* **Task directions**
Start at the line containing "basket.rotation.x = lean;", stop at the line containing "obj.matrix_world = world", and set down every line in that stretch exactly as written, and nothing else.

^^^^^^^^

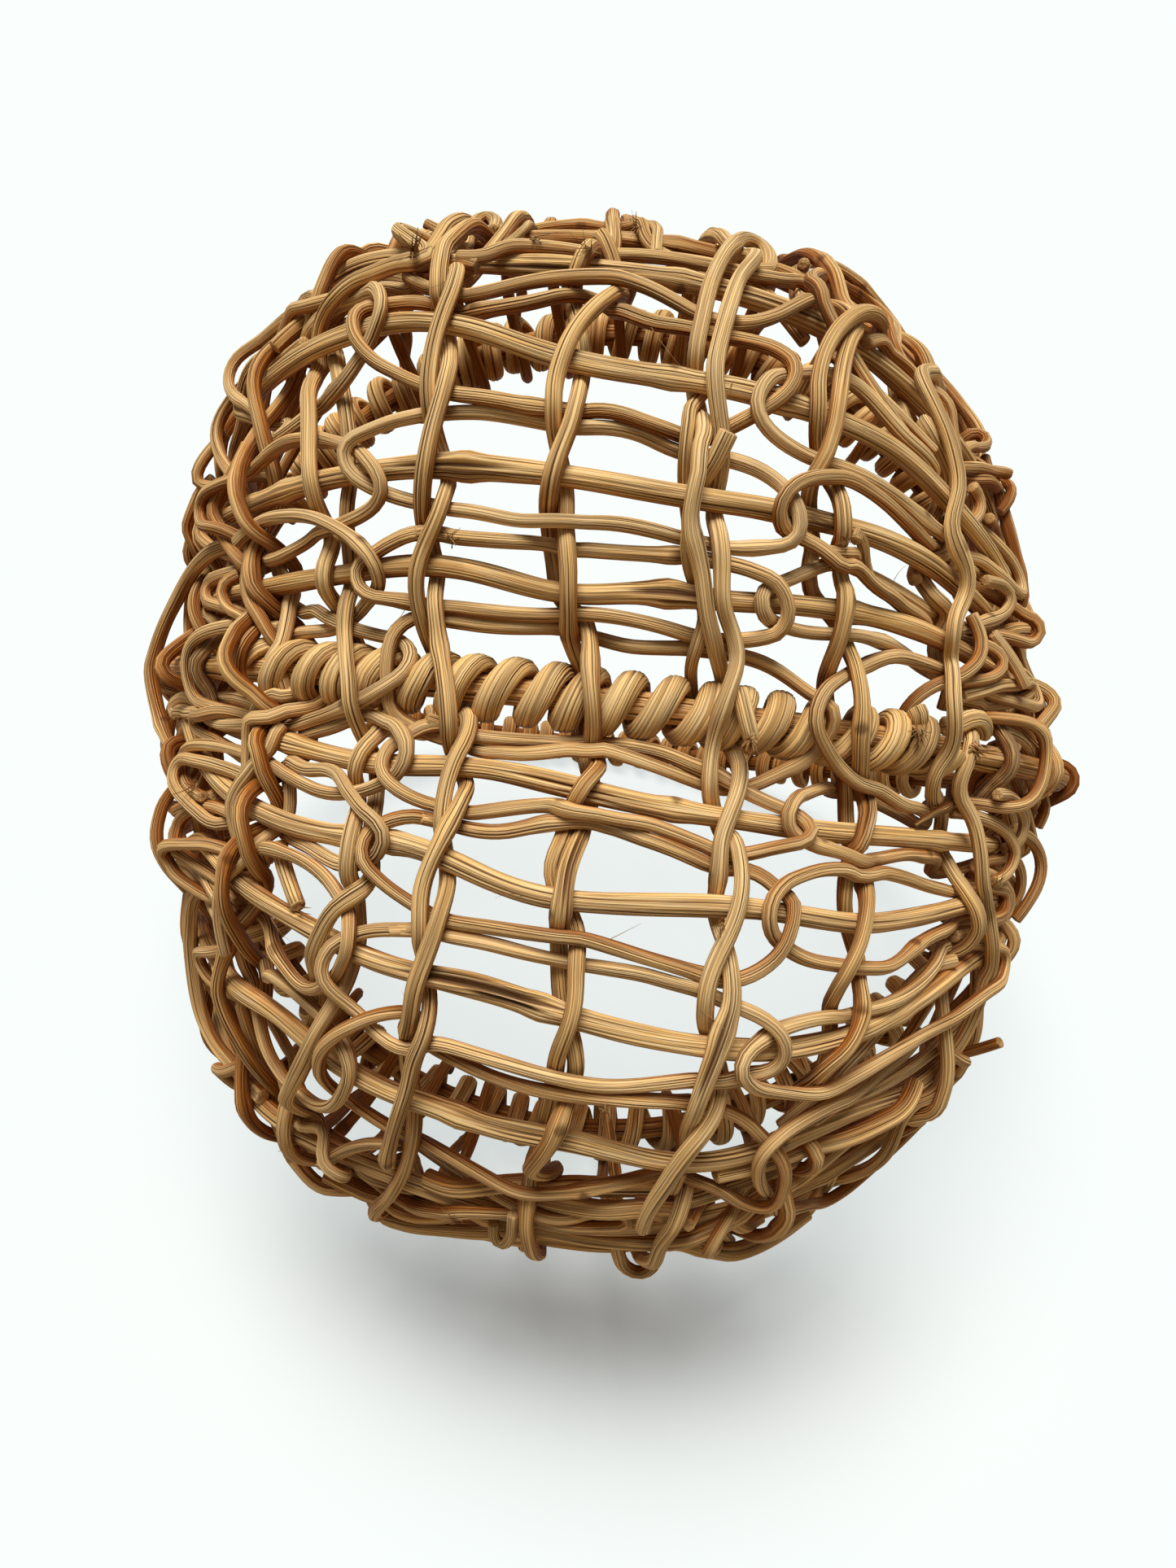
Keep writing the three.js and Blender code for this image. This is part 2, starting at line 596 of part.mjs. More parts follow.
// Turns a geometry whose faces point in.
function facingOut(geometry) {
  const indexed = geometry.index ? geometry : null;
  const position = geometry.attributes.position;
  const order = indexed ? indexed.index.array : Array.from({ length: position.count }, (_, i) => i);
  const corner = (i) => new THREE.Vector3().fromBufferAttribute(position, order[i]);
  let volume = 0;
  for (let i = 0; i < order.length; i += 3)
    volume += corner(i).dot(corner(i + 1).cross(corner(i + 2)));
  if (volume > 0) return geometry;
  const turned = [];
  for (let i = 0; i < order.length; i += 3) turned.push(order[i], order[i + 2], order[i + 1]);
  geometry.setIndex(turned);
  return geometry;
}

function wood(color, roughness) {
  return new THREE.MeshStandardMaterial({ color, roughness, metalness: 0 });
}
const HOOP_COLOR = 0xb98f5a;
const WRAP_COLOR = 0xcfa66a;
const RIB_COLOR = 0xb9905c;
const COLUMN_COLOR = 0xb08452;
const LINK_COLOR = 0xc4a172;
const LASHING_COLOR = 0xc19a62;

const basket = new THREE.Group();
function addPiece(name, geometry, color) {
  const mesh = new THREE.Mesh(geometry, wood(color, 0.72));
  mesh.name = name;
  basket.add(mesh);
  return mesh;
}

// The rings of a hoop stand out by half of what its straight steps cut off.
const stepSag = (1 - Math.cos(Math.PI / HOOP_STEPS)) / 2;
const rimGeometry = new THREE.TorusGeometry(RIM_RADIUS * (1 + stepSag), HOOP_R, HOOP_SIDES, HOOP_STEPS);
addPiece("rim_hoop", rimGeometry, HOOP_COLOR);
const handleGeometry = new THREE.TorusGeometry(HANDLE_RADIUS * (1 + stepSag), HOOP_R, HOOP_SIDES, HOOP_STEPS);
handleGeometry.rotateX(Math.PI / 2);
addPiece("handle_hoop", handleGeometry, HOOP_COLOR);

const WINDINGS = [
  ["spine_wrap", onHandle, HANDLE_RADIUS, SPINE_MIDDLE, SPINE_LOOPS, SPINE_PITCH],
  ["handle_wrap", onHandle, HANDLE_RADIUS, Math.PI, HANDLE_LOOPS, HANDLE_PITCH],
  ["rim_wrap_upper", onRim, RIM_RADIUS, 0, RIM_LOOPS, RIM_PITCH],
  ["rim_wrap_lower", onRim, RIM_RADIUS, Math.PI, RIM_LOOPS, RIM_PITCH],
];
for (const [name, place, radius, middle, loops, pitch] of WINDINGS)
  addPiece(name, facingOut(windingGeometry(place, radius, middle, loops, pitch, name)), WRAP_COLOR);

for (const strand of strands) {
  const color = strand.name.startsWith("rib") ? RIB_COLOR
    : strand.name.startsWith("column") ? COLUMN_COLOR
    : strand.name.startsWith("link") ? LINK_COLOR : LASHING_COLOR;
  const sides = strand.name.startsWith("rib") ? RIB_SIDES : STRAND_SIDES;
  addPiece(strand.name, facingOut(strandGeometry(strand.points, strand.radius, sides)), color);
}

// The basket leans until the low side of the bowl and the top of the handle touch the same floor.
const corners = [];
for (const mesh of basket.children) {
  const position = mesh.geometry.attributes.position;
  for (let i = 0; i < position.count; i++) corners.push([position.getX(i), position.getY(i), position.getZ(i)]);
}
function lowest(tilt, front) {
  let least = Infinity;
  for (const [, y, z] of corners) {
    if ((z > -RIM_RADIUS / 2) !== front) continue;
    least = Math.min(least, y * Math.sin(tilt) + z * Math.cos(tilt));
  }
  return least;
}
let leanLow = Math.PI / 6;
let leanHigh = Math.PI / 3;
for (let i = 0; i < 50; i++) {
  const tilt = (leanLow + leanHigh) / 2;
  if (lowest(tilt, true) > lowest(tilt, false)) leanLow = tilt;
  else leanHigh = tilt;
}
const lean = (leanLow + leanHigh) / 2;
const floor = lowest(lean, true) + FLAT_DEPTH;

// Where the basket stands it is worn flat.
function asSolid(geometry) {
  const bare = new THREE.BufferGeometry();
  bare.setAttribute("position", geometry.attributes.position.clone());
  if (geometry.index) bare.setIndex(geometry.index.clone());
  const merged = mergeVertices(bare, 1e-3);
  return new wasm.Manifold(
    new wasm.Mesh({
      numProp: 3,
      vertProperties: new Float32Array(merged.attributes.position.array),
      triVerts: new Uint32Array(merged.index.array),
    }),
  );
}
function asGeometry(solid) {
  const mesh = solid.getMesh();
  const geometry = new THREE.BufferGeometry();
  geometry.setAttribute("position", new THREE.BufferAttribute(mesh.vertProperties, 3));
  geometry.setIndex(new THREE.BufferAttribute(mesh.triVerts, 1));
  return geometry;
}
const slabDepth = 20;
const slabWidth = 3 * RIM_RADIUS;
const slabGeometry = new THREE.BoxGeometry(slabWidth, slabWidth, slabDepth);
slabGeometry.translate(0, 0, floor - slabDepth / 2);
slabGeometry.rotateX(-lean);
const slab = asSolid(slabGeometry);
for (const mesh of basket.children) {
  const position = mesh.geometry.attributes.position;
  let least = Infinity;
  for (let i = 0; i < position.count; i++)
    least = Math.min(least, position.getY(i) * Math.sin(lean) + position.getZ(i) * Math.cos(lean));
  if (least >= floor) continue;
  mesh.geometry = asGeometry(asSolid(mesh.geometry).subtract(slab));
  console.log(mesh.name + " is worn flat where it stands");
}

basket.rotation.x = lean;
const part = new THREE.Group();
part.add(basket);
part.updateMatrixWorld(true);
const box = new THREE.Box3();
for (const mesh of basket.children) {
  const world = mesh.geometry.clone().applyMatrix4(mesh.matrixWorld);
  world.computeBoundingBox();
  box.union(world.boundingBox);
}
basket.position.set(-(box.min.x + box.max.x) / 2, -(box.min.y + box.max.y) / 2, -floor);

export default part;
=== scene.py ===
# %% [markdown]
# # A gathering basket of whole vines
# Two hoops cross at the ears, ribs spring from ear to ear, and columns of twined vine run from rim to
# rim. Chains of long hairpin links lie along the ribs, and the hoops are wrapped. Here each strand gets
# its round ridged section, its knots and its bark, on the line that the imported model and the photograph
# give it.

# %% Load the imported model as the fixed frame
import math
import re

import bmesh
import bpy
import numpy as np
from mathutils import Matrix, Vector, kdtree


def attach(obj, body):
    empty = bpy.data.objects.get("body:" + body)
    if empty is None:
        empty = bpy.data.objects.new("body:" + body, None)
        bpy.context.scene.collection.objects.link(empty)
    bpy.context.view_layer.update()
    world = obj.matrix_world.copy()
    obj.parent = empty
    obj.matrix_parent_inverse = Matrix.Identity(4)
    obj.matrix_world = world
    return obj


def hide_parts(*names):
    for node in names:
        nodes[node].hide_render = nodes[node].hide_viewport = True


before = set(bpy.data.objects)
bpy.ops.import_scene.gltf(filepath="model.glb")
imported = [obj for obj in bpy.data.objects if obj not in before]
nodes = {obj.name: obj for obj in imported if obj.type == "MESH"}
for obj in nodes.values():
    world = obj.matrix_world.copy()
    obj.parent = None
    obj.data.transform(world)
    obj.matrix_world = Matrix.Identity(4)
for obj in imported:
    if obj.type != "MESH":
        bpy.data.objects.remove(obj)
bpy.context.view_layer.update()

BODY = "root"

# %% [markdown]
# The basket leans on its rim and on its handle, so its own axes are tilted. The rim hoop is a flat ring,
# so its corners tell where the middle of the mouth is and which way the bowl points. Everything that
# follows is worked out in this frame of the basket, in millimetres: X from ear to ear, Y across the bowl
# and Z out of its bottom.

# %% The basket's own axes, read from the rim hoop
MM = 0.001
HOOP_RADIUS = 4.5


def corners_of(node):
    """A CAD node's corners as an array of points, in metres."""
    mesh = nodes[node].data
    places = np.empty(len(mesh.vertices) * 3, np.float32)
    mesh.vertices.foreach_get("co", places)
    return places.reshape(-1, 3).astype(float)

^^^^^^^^

* **Exercise answer**
basket.rotation.x = lean;
const part = new THREE.Group();
part.add(basket);
part.updateMatrixWorld(true);
const box = new THREE.Box3();
for (const mesh of basket.children) {
  const world = mesh.geometry.clone().applyMatrix4(mesh.matrixWorld);
  world.computeBoundingBox();
  box.union(world.boundingBox);
}
basket.position.set(-(box.min.x + box.max.x) / 2, -(box.min.y + box.max.y) / 2, -floor);

export default part;
=== scene.py ===
# %% [markdown]
# # A gathering basket of whole vines
# Two hoops cross at the ears, ribs spring from ear to ear, and columns of twined vine run from rim to
# rim. Chains of long hairpin links lie along the ribs, and the hoops are wrapped. Here each strand gets
# its round ridged section, its knots and its bark, on the line that the imported model and the photograph
# give it.

# %% Load the imported model as the fixed frame
import math
import re

import bmesh
import bpy
import numpy as np
from mathutils import Matrix, Vector, kdtree


def attach(obj, body):
    empty = bpy.data.objects.get("body:" + body)
    if empty is None:
        empty = bpy.data.objects.new("body:" + body, None)
        bpy.context.scene.collection.objects.link(empty)
    bpy.context.view_layer.update()
    world = obj.matrix_world.copy()
    obj.parent = empty
    obj.matrix_parent_inverse = Matrix.Identity(4)
    obj.matrix_world = world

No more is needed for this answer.